If diabetes is left untreated, it can take a toll on your mouth as well. Here's how:
You may have less saliva, causing your mouth to feel dry. (dry mouth is also caused by certain medications.)
Because saliva protects your teeth, you're also at a higher risk of cavities.
Gums may become inflamed and bleed often (gingivitis).
You may have problems tasting food.
You may experience delayed wound healing.
You may be susceptible to infections inside of your mouth.
For children with diabetes, teeth may erupt at an age earlier than is typical.
Why people with diabetes are more prone to gum disease
All people have more tiny bacteria living in their mouth now than there are people on this planet. If they make their home in your gums, you can end up with periodontal disease. This chronic, inflammatory disease can destroy your gums, all the tissues holding your teeth and even your bones.
Periodontal disease is the most common dental disease affecting those living with diabetes, affecting nearly 22% of those diagnosed. Especially with increasing age, poor blood sugar control increases the risk for gum problems. In fact, people with diabetes are at a higher risk for gum problems because of poor blood sugar control. As with all infections, serious gum disease may cause blood sugar to rise. This makes diabetes harder to control because you are more susceptible to infections and are less able to fight the bacteria invading the gums.
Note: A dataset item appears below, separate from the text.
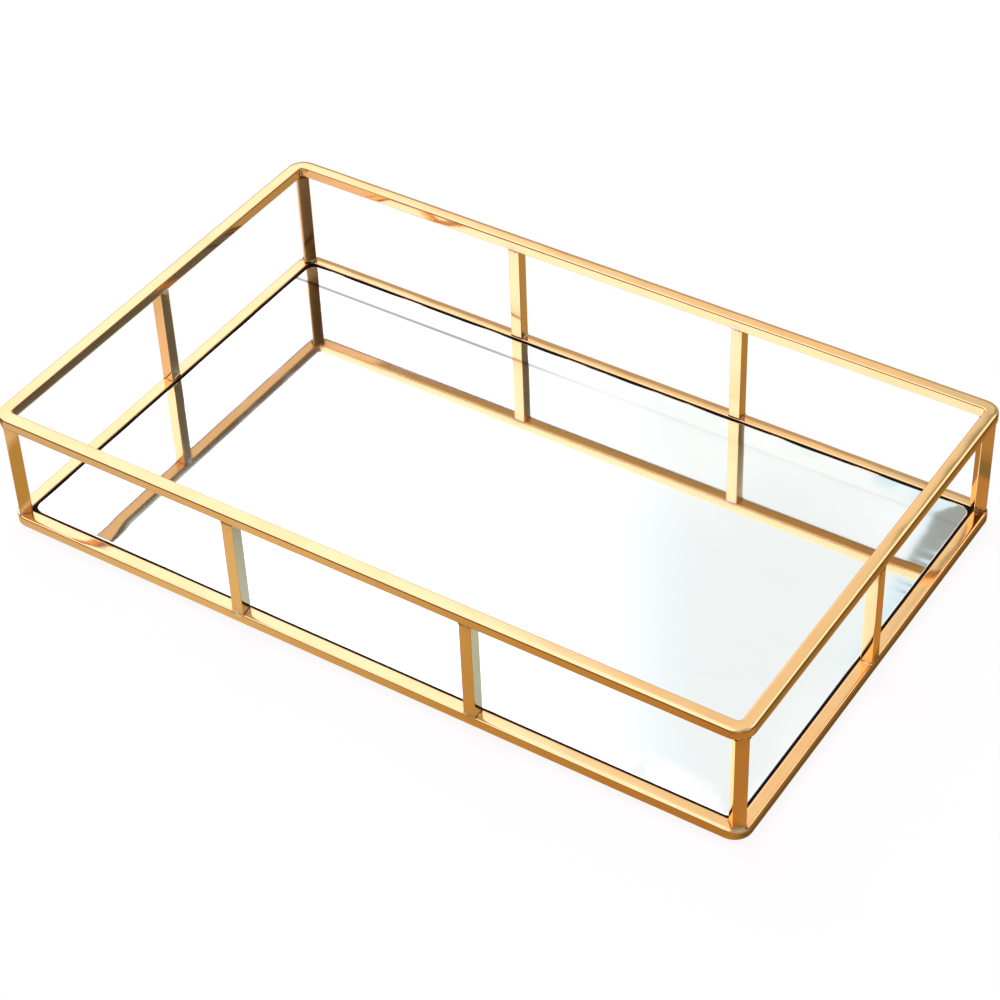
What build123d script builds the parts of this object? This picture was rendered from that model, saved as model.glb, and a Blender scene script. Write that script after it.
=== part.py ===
"""Rectangular mirror tray with an open gold bar cage, for a dresser.

Millimetres, +Z up.  The long side lies along X and the front rail faces -Y.  The origin is
the centre of the footprint, on the surface that the tray's feet stand on.
"""
from build123d import *
import os

# ---- driving dimensions ------------------------------------------------------------------
length = 300.0            # outside, along X
width = 183.0             # outside, along Y
rim_stack = 49.7          # underside of the lower rim to the top of the upper rim
foot_thickness = 0.8      # felt pad under each corner, what the tray stands on

bar_width = 5.0           # rim bar, seen from above
bar_height = 4.4          # rim bar, seen from the side
bar_edge_radius = 0.6     # polished edge of the rim bar
corner_radius_inner = 1.6     # bend of the rim bar, inside of the corner

post_side = 4.7           # square bar of every post
post_edge_radius = 0.3
post_inset = 0.15         # outer face of a middle post, in from the outer face of the rims
corner_post_inset = 4.2   # centre line of a corner post, in from both outer faces
mid_post_x = 47.6         # middle posts of the long sides, either side of the centre

mirror_recess = 0.35      # mirror face below the lower rim's top
mirror_thickness = 2.0
mirror_gap = 0.9          # black joint between the rim and the glass
mirror_corner_radius = 4.0
mirror_edge_chamfer = 0.2     # ground arris of the glass, top edge
seal_below_glass = 0.2    # the joint's face, below the glass
card_clearance = 0.3      # backing card to the rim, all round

ledge_width = 8.0         # flat strips inside the lower rim, which carry the glass
ledge_thickness = 0.8
cover_thickness = 0.5     # flocked sheet that closes the underside
cover_clearance = 0.2     # sheet to the rim, all round
foot_diameter = 14.0
foot_inset = 18.0         # foot centre, in from both outer faces

# ---- levels and outlines worked out from them --------------------------------------------
lower_rim_bottom = foot_thickness
lower_rim_top = lower_rim_bottom + bar_height
upper_rim_top = lower_rim_bottom + rim_stack
upper_rim_bottom = upper_rim_top - bar_height
mirror_top = lower_rim_top - mirror_recess
mirror_bottom = mirror_top - mirror_thickness
cover_bottom = lower_rim_bottom
ledge_bottom = cover_bottom + cover_thickness
ledge_top = ledge_bottom + ledge_thickness
card_thickness = mirror_bottom - ledge_top
post_length = upper_rim_bottom - lower_rim_top

opening_length = length - 2 * bar_width
opening_width = width - 2 * bar_width
corner_radius_outer = corner_radius_inner + bar_width


def rounded_plate(size_x, size_y, radius, bottom, thickness):
    """Flat plate with round corners, centred on Z, standing on the level called bottom."""
    outline = Plane.XY.offset(bottom) * RectangleRounded(size_x, size_y, radius)
    return extrude(outline, thickness)


def rim(bottom):
    """Closed ring of bar, bent at the four corners, with its long edges polished round."""
    outer = rounded_plate(length, width, corner_radius_outer, bottom, bar_height)
    hole = rounded_plate(opening_length, opening_width, corner_radius_inner, bottom, bar_height)
    ring = outer - hole
    ends = ring.faces().filter_by(Axis.Z)
    return fillet(ends.edges(), bar_edge_radius)


def post(x, y, turn):
    """Square bar standing between the rims; turn is the angle of its faces about Z."""
    section = Plane.XY.offset(lower_rim_top) * RectangleRounded(post_side, post_side, post_edge_radius)
    return Pos(x, y, 0) * Rot(0, 0, turn) * extrude(section, post_length)


def ledge_strip(side_length, distance, turn):
    """Flat strip on one inner side of the lower rim, with mitred ends; turn is its side."""
    half = side_length / 2
    outline = Plane.XY.offset(ledge_bottom) * make_face(Polyline(
        (-half, -distance), (half, -distance),
        (half - ledge_width, -distance + ledge_width),
        (-half + ledge_width, -distance + ledge_width),
        close=True,
    ))
    return Rot(0, 0, turn) * extrude(outline, ledge_thickness)


def mirror_panel():
    """The glass: ground round corners and a fine chamfer on the top edge."""
    size_x = opening_length - 2 * mirror_gap
    size_y = opening_width - 2 * mirror_gap
    plate = rounded_plate(size_x, size_y, mirror_corner_radius, mirror_bottom, mirror_thickness)
    return chamfer(plate.faces().sort_by(Axis.Z)[-1].edges(), mirror_edge_chamfer)


def mirror_edge_seal():
    """Black joint that fills the gap round the glass, down to the backing card."""
    height = mirror_thickness - seal_below_glass
    outer = rounded_plate(opening_length, opening_width, corner_radius_inner, mirror_bottom, height)
    hole = rounded_plate(
        opening_length - 2 * mirror_gap, opening_width - 2 * mirror_gap,
        mirror_corner_radius, mirror_bottom, height,
    )
    return outer - hole


def foot_pad(x, y):
    """Round felt pad, stuck under the cover."""
    return Pos(x, y, foot_thickness / 2) * Cylinder(foot_diameter / 2, foot_thickness)


parts = {
    "lower_rim": rim(lower_rim_bottom),
    "upper_rim": rim(upper_rim_bottom),
    "mirror_panel": mirror_panel(),
    "mirror_edge_seal": mirror_edge_seal(),
    "backing_card": rounded_plate(
        opening_length - 2 * card_clearance, opening_width - 2 * card_clearance,
        corner_radius_inner, ledge_top, card_thickness,
    ),
    "base_cover": rounded_plate(
        opening_length - 2 * cover_clearance, opening_width - 2 * cover_clearance,
        corner_radius_inner, cover_bottom, cover_thickness,
    ),
}

side_names = {"front": (0, -1), "back": (0, 1), "left": (-1, 0), "right": (1, 0)}
post_centre_inset = post_inset + post_side / 2
ledge_corner_cut = corner_radius_inner      # the strips stop short of the rim's inner bend

for side, (sign_x, sign_y) in side_names.items():
    if sign_y:
        run, reach = opening_length, opening_width / 2
        for end, sign in (("left", -1), ("right", 1)):
            y = sign_y * (width / 2 - post_centre_inset)
            parts[f"mid_post_{side}_{end}"] = post(sign * mid_post_x, y, 0)
    else:
        run, reach = opening_width, opening_length / 2
        parts[f"mid_post_{side}"] = post(sign_x * (length / 2 - post_centre_inset), 0, 0)
    turn = {"front": 0, "right": 90, "back": 180, "left": 270}[side]
    parts[f"ledge_strip_{side}"] = ledge_strip(run - 2 * ledge_corner_cut, reach, turn)

for depth, sign_y in (("front", -1), ("back", 1)):
    for side, sign_x in (("left", -1), ("right", 1)):
        corner = (
            sign_x * (length / 2 - corner_post_inset), sign_y * (width / 2 - corner_post_inset)
        )
        parts[f"corner_post_{depth}_{side}"] = post(*corner, 45)
        parts[f"foot_pad_{depth}_{side}"] = foot_pad(
            sign_x * (length / 2 - foot_inset), sign_y * (width / 2 - foot_inset)
        )

os.makedirs("parts", exist_ok=True)
for name, solid in parts.items():
    export_step(solid, f"parts/{name}.step")
print(len(parts), "parts, overall height", round(upper_rim_top, 2))
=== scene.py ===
"""Finished surfaces of a mirrored vanity tray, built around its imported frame.

Metres, +Z up, in the part's own frame: the long side lies along X and the front rail faces -Y.
Laid out as an add-on and run as a script.
"""
from math import cos, pi, radians, sin

import bmesh
import bpy
import numpy as np
from bpy.props import FloatProperty, FloatVectorProperty, PointerProperty
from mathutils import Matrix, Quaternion, Vector


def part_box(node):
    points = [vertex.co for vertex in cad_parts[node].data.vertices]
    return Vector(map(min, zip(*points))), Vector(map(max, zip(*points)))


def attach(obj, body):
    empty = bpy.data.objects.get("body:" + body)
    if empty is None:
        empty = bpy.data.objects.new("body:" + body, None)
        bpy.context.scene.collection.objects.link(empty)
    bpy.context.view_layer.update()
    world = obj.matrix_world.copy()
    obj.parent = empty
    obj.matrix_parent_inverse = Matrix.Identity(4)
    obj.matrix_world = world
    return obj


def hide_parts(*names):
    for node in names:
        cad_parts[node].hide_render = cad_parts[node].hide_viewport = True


bl_info = {
    "name": "Mirrored Vanity Tray",
    "version": (1, 0, 0),
    "blender": (4, 5, 0),
    "location": "View3D > Sidebar > Tray",
    "description": "Builds the polished rails, posts, mirror and backing of a dresser tray",
    "category": "Add Mesh",
}

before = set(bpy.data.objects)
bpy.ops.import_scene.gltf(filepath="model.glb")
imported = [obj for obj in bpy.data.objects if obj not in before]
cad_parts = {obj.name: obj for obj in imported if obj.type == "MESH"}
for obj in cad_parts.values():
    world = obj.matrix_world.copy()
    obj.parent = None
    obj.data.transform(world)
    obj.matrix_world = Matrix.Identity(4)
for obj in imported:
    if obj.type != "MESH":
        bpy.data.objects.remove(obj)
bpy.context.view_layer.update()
MM = 0.001
BODY = "root"
SIDES = {"front": -90, "right": 0, "back": 90, "left": 180}     # way each side faces, degrees about Z
CORNERS = {"front_right": -45, "back_right": 45, "back_left": 135, "front_left": -135}
SHOULDER_START = 0.42       # share of a bar's half width where its outer shoulder begins
MERGED = 0.0005 * MM        # points nearer than this are one
FLAT = 0.0002 * MM          # edges shorter than this are dissolved

# features per metre in the noises of the finishes
GRAIN = {
    "mottle": 55.0,
    "peel": 260.0,
    "bloom": 900.0,
    "solder": 340.0,
    "wiping": 22.0,
    "skin": 700.0,
    "dust": 2600.0,
    "pile": 3800.0,
    "nap": 26.0,
    "tangle": 1500.0,
    "hairs": 420.0,
    "pulp": 380.0,
    "flecks": 1300.0,
    "paint": 900.0,
    "rubbed": 160.0,
    "floor": 40.0,
}
POLISHING_LINES = (45.0, 2600.0, 1.0)       # lines per metre along a bar and round it
RELIEF = {"plate": 0.006 * MM, "skin": 0.02 * MM, "pile": 0.12 * MM, "felt": 0.15 * MM,
          "board": 0.05 * MM, "paint": 0.03 * MM}


def span(node):
    """Lowest and highest corner of a frame node, as arrays."""
    low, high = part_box(node)
    return np.array(low), np.array(high)


# ---- sizes and colours that a user would change ------------------------------------------


def size(name, description, default):
    """A length property, in metres."""
    settings = {"default": default, "unit": "LENGTH", "precision": 5}
    return FloatProperty(name=name, description=description, **settings)


def tint(name, description, default):
    """A linear colour property."""
    settings = {"default": default, "size": 3, "subtype": "COLOR"}
    return FloatVectorProperty(name=name, description=description, **settings)


def turn(name, description, degrees):
    """An angle property."""
    return FloatProperty(name=name, description=description, default=radians(degrees), subtype="ANGLE")


def number(name, description, default):
    """A plain number property."""
    return FloatProperty(name=name, description=description, default=default)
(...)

How your dentist can help you fight diabetes
Regular dental visits are important. Research suggests that treating gum disease can help improve blood sugar control in patients living with diabetes, decreasing the progression of the disease. Practicing good oral hygiene and having professional deep cleanings done by your dentist can help to lower your hba1c. (this is a lab test that shows your average level of blood sugar over the previous three months. It indicates how well you are controlling your diabetes.)
Your diabetes dental health action plan
Teamwork involving self-care and professional care from your dentist will be beneficial in keeping your healthy smile as well as potentially slowing progression of diabetes. Here are five oral health-related things you can do to for optimal wellness:
Control your blood sugar levels. Use your diabetes-related medications as directed, changing to a healthier diet and even exercising more can help. Good blood sugar control will also help your body fight any bacterial or fungal infections in your mouth and help relieve dry mouth caused by diabetes.
If you wear any type of denture, clean it each day.
Make sure to brush twice a day with a soft brush and floss correctly daily.
See your dentist for regular checkup.